# Description of the task
Give back exactly the lines from the start of the listing to the line containing "# The origin", inclusive, and nothing beyond them.

# Data provided
━━━━━━━━

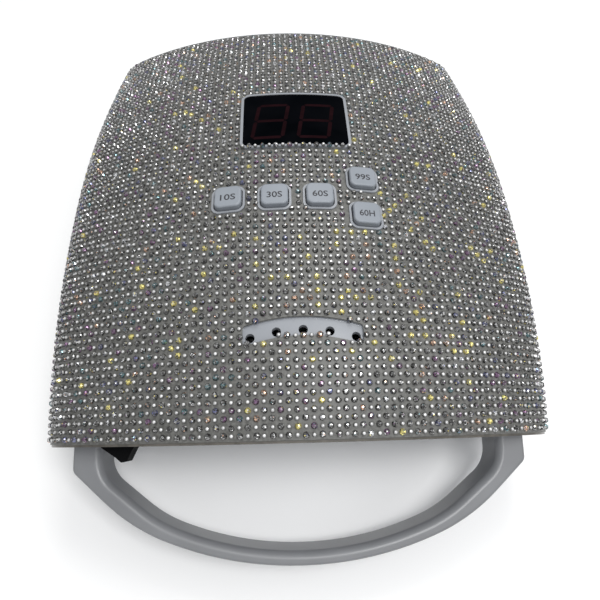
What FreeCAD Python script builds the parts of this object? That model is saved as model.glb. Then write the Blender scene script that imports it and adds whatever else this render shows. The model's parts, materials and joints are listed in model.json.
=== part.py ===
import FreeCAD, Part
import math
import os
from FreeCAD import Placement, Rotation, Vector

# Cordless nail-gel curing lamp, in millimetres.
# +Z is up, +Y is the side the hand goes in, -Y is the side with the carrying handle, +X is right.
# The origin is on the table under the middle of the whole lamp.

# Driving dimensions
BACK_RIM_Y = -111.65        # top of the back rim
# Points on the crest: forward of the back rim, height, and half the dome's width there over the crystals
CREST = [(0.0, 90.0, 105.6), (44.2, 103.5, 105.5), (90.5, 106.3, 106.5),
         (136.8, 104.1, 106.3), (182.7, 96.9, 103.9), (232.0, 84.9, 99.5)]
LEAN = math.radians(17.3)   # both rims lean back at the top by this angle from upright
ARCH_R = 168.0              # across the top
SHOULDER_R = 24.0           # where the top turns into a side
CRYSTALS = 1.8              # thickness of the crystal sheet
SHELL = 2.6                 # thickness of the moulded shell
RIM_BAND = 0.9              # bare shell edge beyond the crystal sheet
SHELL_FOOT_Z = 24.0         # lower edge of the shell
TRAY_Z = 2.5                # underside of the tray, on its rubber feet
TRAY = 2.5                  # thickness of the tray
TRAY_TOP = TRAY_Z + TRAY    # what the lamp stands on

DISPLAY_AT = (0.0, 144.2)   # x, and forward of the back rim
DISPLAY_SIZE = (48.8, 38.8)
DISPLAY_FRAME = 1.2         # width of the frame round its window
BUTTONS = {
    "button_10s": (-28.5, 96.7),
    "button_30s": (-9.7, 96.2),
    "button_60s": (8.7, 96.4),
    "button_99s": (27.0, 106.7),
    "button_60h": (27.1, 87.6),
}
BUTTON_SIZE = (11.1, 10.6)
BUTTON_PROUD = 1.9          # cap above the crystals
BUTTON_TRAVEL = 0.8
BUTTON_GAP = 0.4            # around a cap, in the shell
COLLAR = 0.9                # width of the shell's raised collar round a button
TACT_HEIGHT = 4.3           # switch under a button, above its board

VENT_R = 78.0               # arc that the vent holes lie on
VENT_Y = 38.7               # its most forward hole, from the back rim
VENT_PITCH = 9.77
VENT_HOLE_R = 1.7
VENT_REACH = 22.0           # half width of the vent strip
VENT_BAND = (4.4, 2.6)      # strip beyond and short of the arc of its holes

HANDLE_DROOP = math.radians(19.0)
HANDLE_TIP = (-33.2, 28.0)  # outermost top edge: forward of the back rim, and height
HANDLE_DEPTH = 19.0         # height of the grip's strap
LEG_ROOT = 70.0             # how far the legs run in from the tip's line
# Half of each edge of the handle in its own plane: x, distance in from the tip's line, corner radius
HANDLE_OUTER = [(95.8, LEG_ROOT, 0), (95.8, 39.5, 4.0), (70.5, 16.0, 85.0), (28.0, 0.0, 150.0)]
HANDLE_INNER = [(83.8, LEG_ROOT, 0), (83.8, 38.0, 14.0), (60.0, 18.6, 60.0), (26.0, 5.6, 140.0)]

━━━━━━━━

# Written response
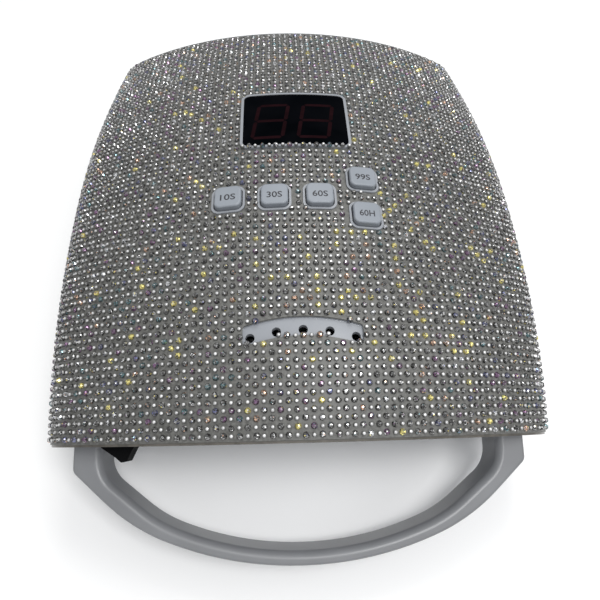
What FreeCAD Python script builds the parts of this object? That model is saved as model.glb. Then write the Blender scene script that imports it and adds whatever else this render shows. The model's parts, materials and joints are listed in model.json.
=== part.py ===
import FreeCAD, Part
import math
import os
from FreeCAD import Placement, Rotation, Vector

# Cordless nail-gel curing lamp, in millimetres.
# +Z is up, +Y is the side the hand goes in, -Y is the side with the carrying handle, +X is right.
# The origin is on the table under the middle of the whole lamp.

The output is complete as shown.